I think these pans on offer at Union Machinery are much too large for what you need.
A quick google search found this:
Possibly much more suitable sizewise and about half the price.
any ideas for the cooling system?
It's a little difficult to offer advice without knowing exactly what you are planning to do.
I mean on what scale?
Is this two or three or more than ten batches a day?
If you are going to just make a couple of batches I would just consider running the whole process in a well air conditioned room with a fan blowing air into the pan.
If you can keep the room around 18C you should be OK for small scale production, having some source of heat in the room working at the same time as air con will help to keep relative humidity below 60%RH.
You can use the same room for resting product between process steps. You pan a few batches one day, let it rest till the next day to crystalize all chocolate, than polish and varnish these batches.
If you are thinking about making it on a larger scale (many smaller batches a day) or you are looking for a very fine finish you may need to invest into air handling system that would keep your room conditions correct and supply dry cold air (40-50%RH and 15C-16C) into your pan. Your supplier of polish and varnish should be able to give you exact requirements.
If you just starting dont spend any large amounts of money on the set up. Get a small pan like in my link or one offered by Justin above (even cheaper).
To make good or very good panned product consistently you will need controlled environment (pretty much applies to all chocolate production). Because making it on a small scale is very time and labour consuming process failed batches are very costly.
Simplest way to achieve controlled environment is by using air conditioned room. I'm not sure what temperatures are like in Washington throughout the year or what manufacturing set up you have so it's a bit difficult to offer specific advice.

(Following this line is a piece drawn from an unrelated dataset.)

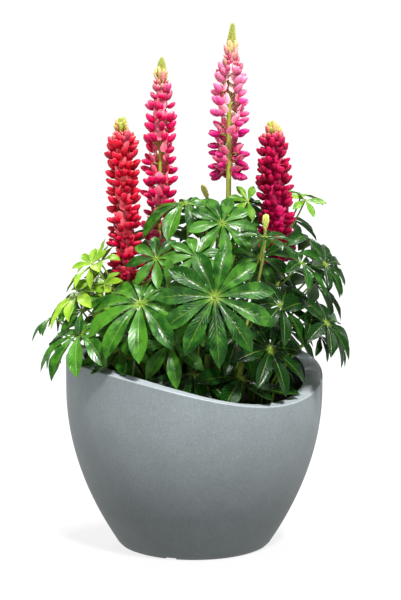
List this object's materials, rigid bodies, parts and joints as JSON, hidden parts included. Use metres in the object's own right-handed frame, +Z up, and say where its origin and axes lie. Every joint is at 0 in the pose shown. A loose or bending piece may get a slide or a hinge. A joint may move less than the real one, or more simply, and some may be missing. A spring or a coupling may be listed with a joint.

In general if you have a room with big domestic reverse cycle air conditioner that will allow you to hold temerature between 16C and 18C you will be OK for starting (make sure your liquid chocolate tanks are outside this room), you will need to keep humidity around 50-60%RH (add a heater in the room to drop or splash some water to increase).
From home improvement store buy an exhaust fan, something like this:
and suitable flexible duct.
Fix it so you can blow air into the pan (make sure your electrical work is done to local regs).
In this way you have cool air going into the pan at right temperature.
Pan your centres (slowly or even slower), smooth them.
Put them in a tub and keep in this room overnight.
Next day polish, varnish and rest on trays in the same room.
This should work just fine while you learn how to get what you want.
Portable air conditioner is not a good idea.
It will blow into the pan air that is too cold so if you take it out you may get condensation on product surface which kills it.
You will need to control the conditions in the room anyway.
Beware that panning is a noisy work as well.
Online converter says that 68F is 20C.
Do you know what is the humidity level?
From these two I calculate for you what is the minumum teperature of air that you can blow onto the product to avoid condensation.
You will probably need that room colder anyway for polish and varnish application and drying. We find that anything above 64F and 50%RH results in product sticking together when drying resulting in kiss marks.
This depends on product you use.
What polish and varnish agents are you going to use?
Do you have a specification frm supplier for the application conditions?
I would guess that it would be extremely hard to use polish and varnish at these conditions effectively. This is based on products that I know of and my enginering knowledge.
I would suggest roasting your almonds to almost scorched level before giving them a chocolate cover. Makes fantastic product.
If the temperature is 68F and humidity at 60%RH dew point will be 53F,
same temperature and 70%RH dew point at 57.5F and at 75%RH dew point at 59F.
If product surface temperature will be below dew point you will get condesation on the product and resulting problems with bloom and bacteria.
That means that if you blow a very cold air (like from portable air conditioner) into the pan which will slowly cool down the product surface to 50-52F and take that product out into hot and humid room you will get in trouble.